WHAT THE TASK ASKS: Only the lines from the first one through the line with "carving.ball(54, 1668, 8, -4)" should be printed, exactly as they appear.

Extracted records:
####

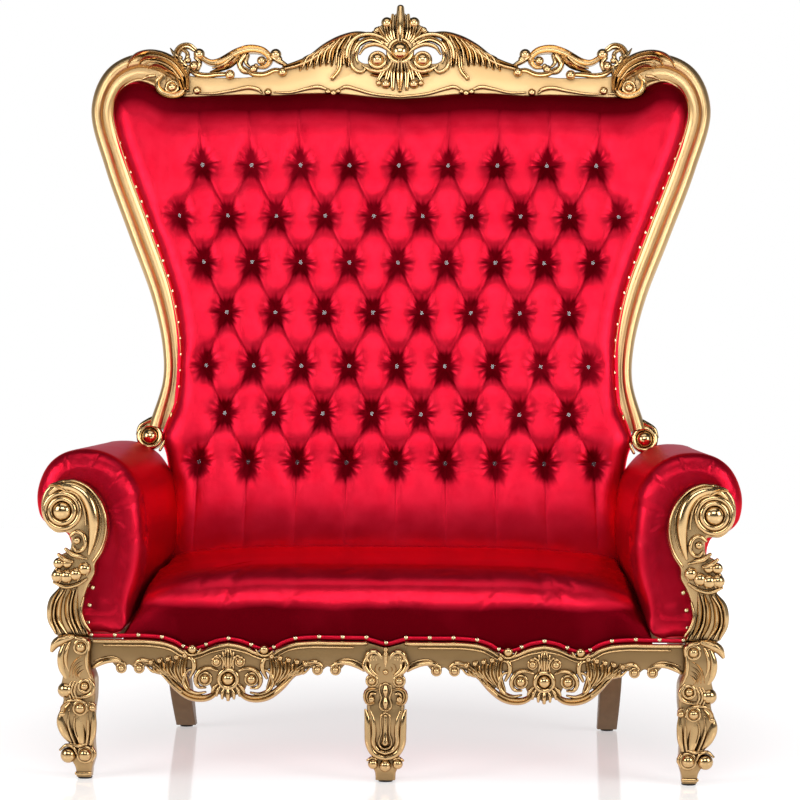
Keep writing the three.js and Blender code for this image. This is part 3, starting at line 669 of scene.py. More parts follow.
def crest_centre(carving):
    """One side of the middle: the great scroll, and the petals of the shell round its boss."""
    great = [(26, 1752), (45, 1773), (76, 1784), (104, 1772), (119, 1748)]
    carving.band(great, [10, 13, 15, 15, 10], y=-3, rise=0.8, kind="veined")
    outer = [(20, 1762), (42, 1785), (78, 1797), (112, 1789), (134, 1764), (138, 1734)]
    carving.band(outer, [9, 12, 14, 14, 13, 8], y=-2, rise=0.8)
    inner = [(20, 1744), (38, 1761), (66, 1770), (92, 1762), (104, 1744)]
    carving.band(inner, [8, 11, 12, 11, 6], y=-5, rise=0.85)
    carving.ring(58, 1728, 19, 6, -6)
    carving.ball(58, 1729, 18, -7)
    below = [(92, 1712), (78, 1703), (56, 1697), (34, 1705), (20, 1732)]
    carving.band(below, [6, 11, 12, 12, 9], y=-4, rise=0.85)
    lowest = [(74, 1690), (48, 1688), (28, 1698), (14, 1724)]
    carving.band(lowest, [5, 10, 10, 7], y=-3, rise=0.8, kind="keeled")
    petals = [
        ((20, 1850), [9, 16, 8]), ((38, 1816), [8, 15, 14]), ((56, 1814), [8, 16, 13]),
        ((70, 1802), [8, 17, 12]), ((80, 1790), [8, 15, 9]),
    ]
    for tip, widths in petals:
        carving.band(leaf_between((12, 1766), tip, -6), widths, y=-1, rise=0.75, kind="veined")
    carving.ball(35, 1829, 15, 0)
    carving.ball(60, 1809, 9, 0)
    drops = [((18, 1652), [8, 15, 9]), ((36, 1666), [7, 14, 11]), ((56, 1674), [7, 13, 9])]
    for tip, widths in drops:
        carving.band(leaf_between((9, 1738), tip, 4), widths, y=-4, rise=0.75, kind="veined")
    carving.ball(36, 1666, 13, -4)
    carving.ball(54, 1668, 8, -4)


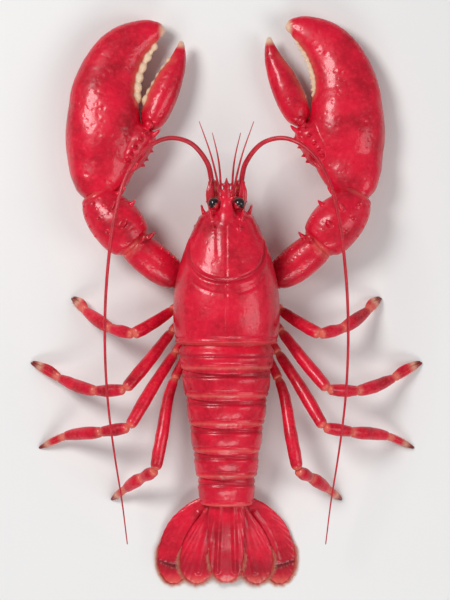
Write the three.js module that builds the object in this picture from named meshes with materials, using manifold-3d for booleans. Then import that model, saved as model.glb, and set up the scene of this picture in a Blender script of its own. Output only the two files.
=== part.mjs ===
// American lobster, life size, standing on its walking legs with both claws laid forward on the floor,
// the tail stretched out behind and the tail fan spread.
// Millimetres, +Z up, +Y towards the head, +X the animal's right. Y = 0 is the rear edge of the carapace.

import * as THREE from "three";
import { mergeVertices } from "three/addons/utils/BufferGeometryUtils.js";
import Module from "manifold-3d";

const wasm = await Module();
wasm.setup();

// Driving dimensions
const BODY_LENGTH = 403; // rostrum tip to the end of the tail fan
const SHELL_LENGTH = 0.347 * BODY_LENGTH; // carapace without the rostrum
const SHELL_HALF_WIDTH = 0.132 * BODY_LENGTH;
const SHELL_TOP = 101; // height of the back above the floor
const SHELL_HEM = 24; // lower edge of the carapace above the floor
const ROSTRUM_LENGTH = 0.072 * BODY_LENGTH;
const TAIL_LENGTH = 0.385 * BODY_LENGTH; // the six abdomen rings
const TAIL_HALF_WIDTH = [48.5, 26.5]; // first ring, last ring
const FAN_LENGTH = 83;
const FAN_HALF_WIDTH = 69.5;
const CLAW_LENGTH = 176;
const CLAW_WIDTH = 84;
const CRUSHER_THICKNESS = 54;
const CUTTER_THICKNESS = 46;
const EYE_RADIUS = 5.75;
const GAP = 0.3; // between pieces that touch
const SETTLE = 0.9; // how far claws and fan lie into the floor's plane, which leaves each a small flat
const CUTTER_SHIFT = [-2.5, 4]; // the right claw lies this much further in and forward

const UP = new THREE.Vector3(0, 0, 1);
const ACROSS = new THREE.Vector3(1, 0, 0);

// Turning geometry into solids and back

function solidOf(geometry) {
  const plain = geometry.clone();
  plain.deleteAttribute("normal");
  plain.deleteAttribute("uv");
  const merged = mergeVertices(plain, 1e-4);
  return new wasm.Manifold(
    new wasm.Mesh({
      numProp: 3,
      vertProperties: new Float32Array(merged.attributes.position.array),
      triVerts: new Uint32Array(merged.index.array),
    }),
  );
}

function geometryOf(solid) {
  const mesh = solid.getMesh();
  const geometry = new THREE.BufferGeometry();
  geometry.setAttribute("position", new THREE.BufferAttribute(new Float32Array(mesh.vertProperties), 3));
  geometry.setIndex(new THREE.BufferAttribute(new Uint32Array(mesh.triVerts), 1));
  geometry.computeVertexNormals();
  return geometry;
}

const join = (first, ...others) => others.reduce((sum, piece) => sum.add(piece), first);
const cut = (first, ...others) => others.reduce((rest, piece) => rest.subtract(piece), first);

function largest(solid) {
  const bodies = solid.decompose();
  return bodies.reduce((best, body) => (body.volume() > best.volume() ? body : best));
}

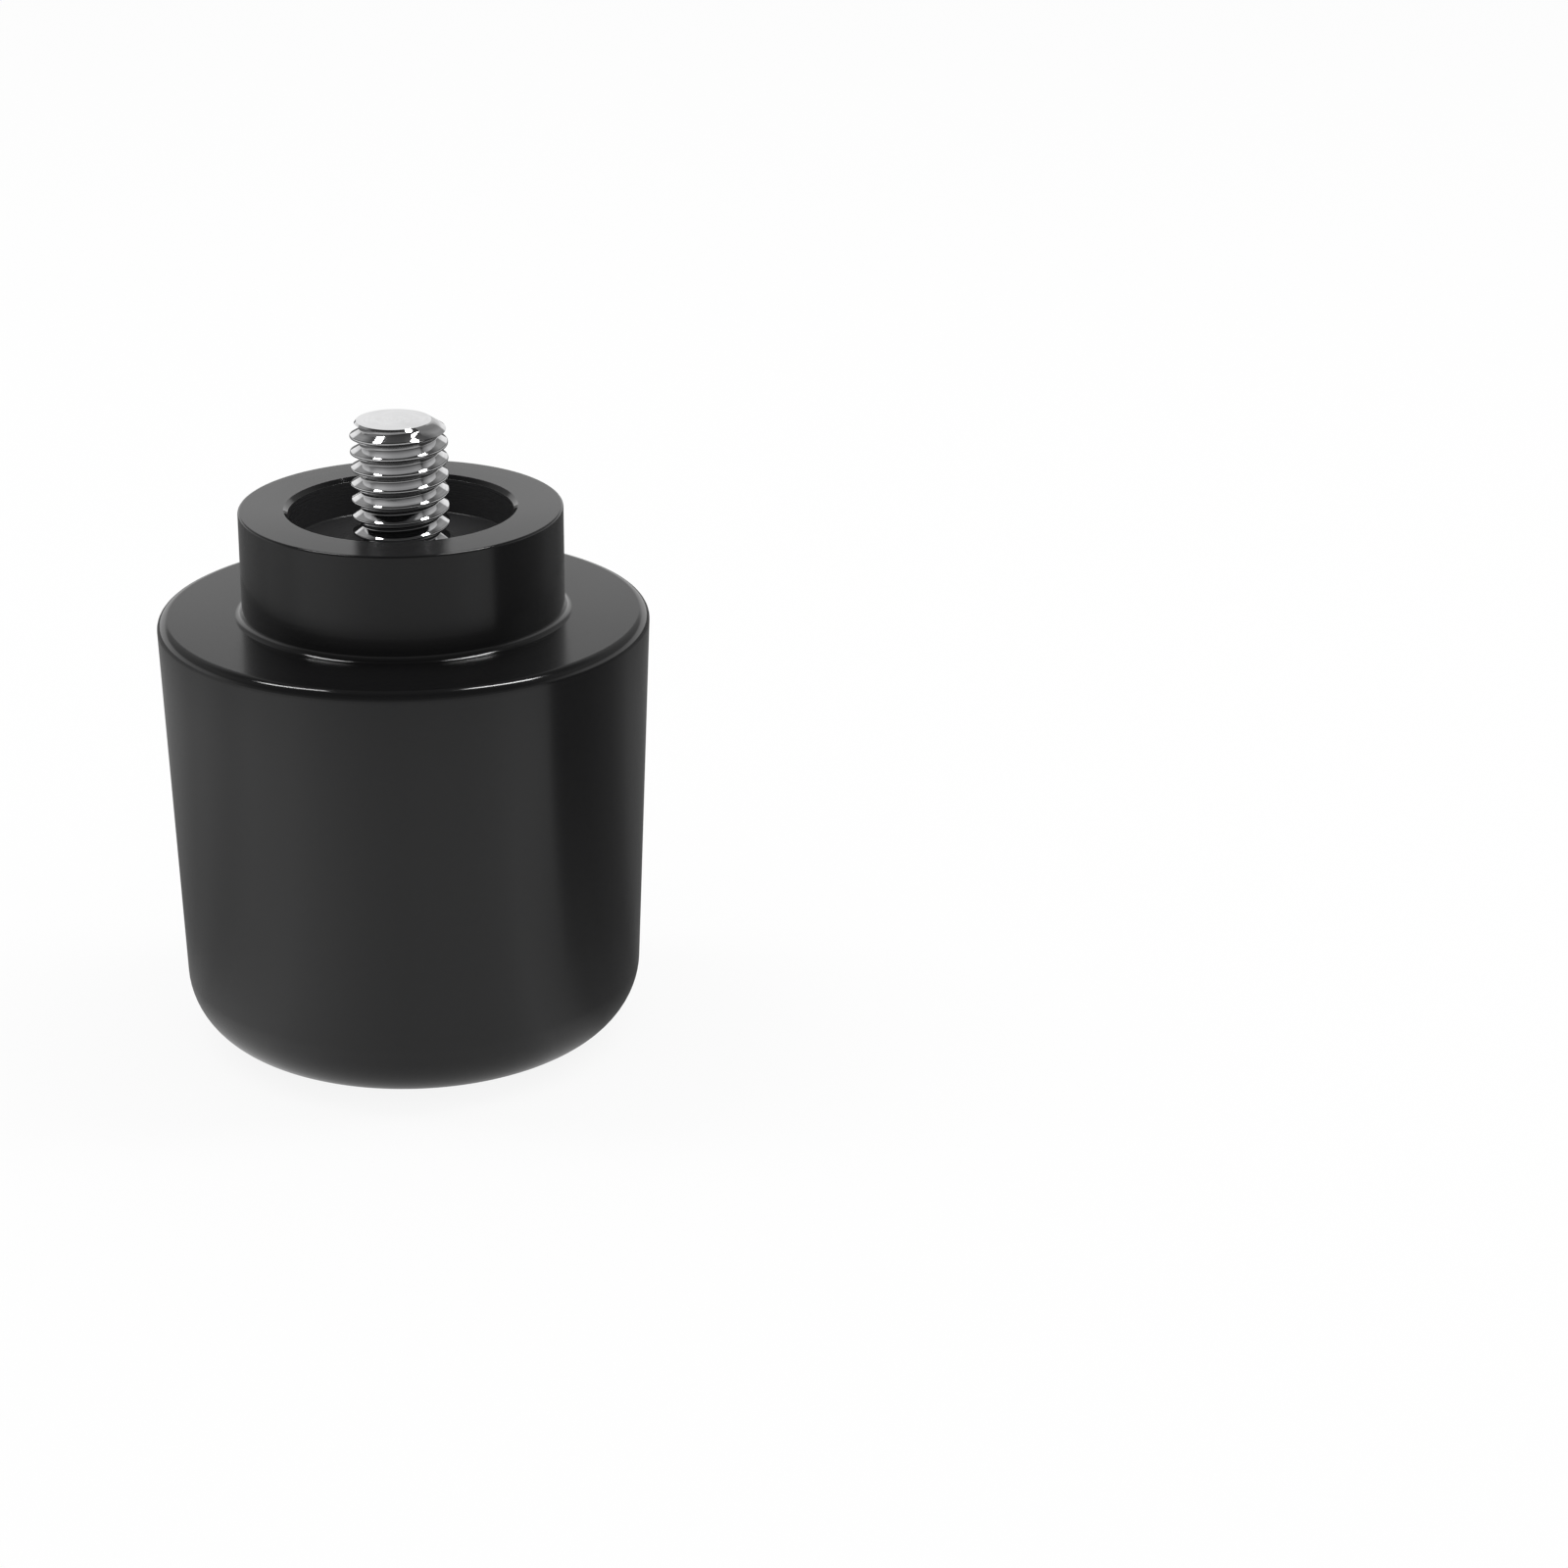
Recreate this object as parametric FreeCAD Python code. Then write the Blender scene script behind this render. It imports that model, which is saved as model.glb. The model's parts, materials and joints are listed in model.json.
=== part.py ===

####

CORRECT OUTPUT:
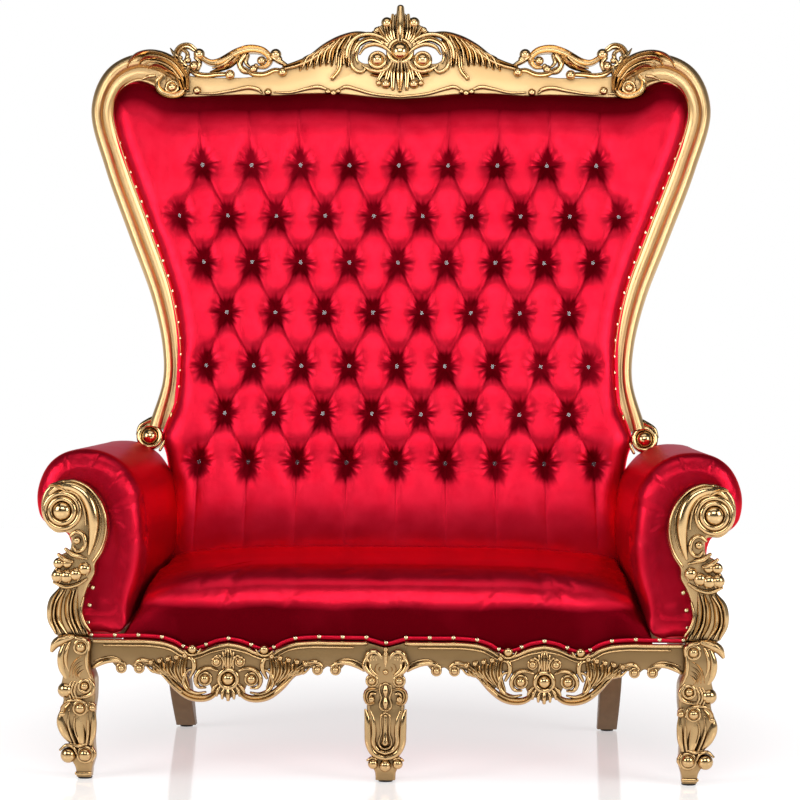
Keep writing the three.js and Blender code for this image. This is part 3, starting at line 669 of scene.py. More parts follow.
def crest_centre(carving):
    """One side of the middle: the great scroll, and the petals of the shell round its boss."""
    great = [(26, 1752), (45, 1773), (76, 1784), (104, 1772), (119, 1748)]
    carving.band(great, [10, 13, 15, 15, 10], y=-3, rise=0.8, kind="veined")
    outer = [(20, 1762), (42, 1785), (78, 1797), (112, 1789), (134, 1764), (138, 1734)]
    carving.band(outer, [9, 12, 14, 14, 13, 8], y=-2, rise=0.8)
    inner = [(20, 1744), (38, 1761), (66, 1770), (92, 1762), (104, 1744)]
    carving.band(inner, [8, 11, 12, 11, 6], y=-5, rise=0.85)
    carving.ring(58, 1728, 19, 6, -6)
    carving.ball(58, 1729, 18, -7)
    below = [(92, 1712), (78, 1703), (56, 1697), (34, 1705), (20, 1732)]
    carving.band(below, [6, 11, 12, 12, 9], y=-4, rise=0.85)
    lowest = [(74, 1690), (48, 1688), (28, 1698), (14, 1724)]
    carving.band(lowest, [5, 10, 10, 7], y=-3, rise=0.8, kind="keeled")
    petals = [
        ((20, 1850), [9, 16, 8]), ((38, 1816), [8, 15, 14]), ((56, 1814), [8, 16, 13]),
        ((70, 1802), [8, 17, 12]), ((80, 1790), [8, 15, 9]),
    ]
    for tip, widths in petals:
        carving.band(leaf_between((12, 1766), tip, -6), widths, y=-1, rise=0.75, kind="veined")
    carving.ball(35, 1829, 15, 0)
    carving.ball(60, 1809, 9, 0)
    drops = [((18, 1652), [8, 15, 9]), ((36, 1666), [7, 14, 11]), ((56, 1674), [7, 13, 9])]
    for tip, widths in drops:
        carving.band(leaf_between((9, 1738), tip, 4), widths, y=-4, rise=0.75, kind="veined")
    carving.ball(36, 1666, 13, -4)
    carving.ball(54, 1668, 8, -4)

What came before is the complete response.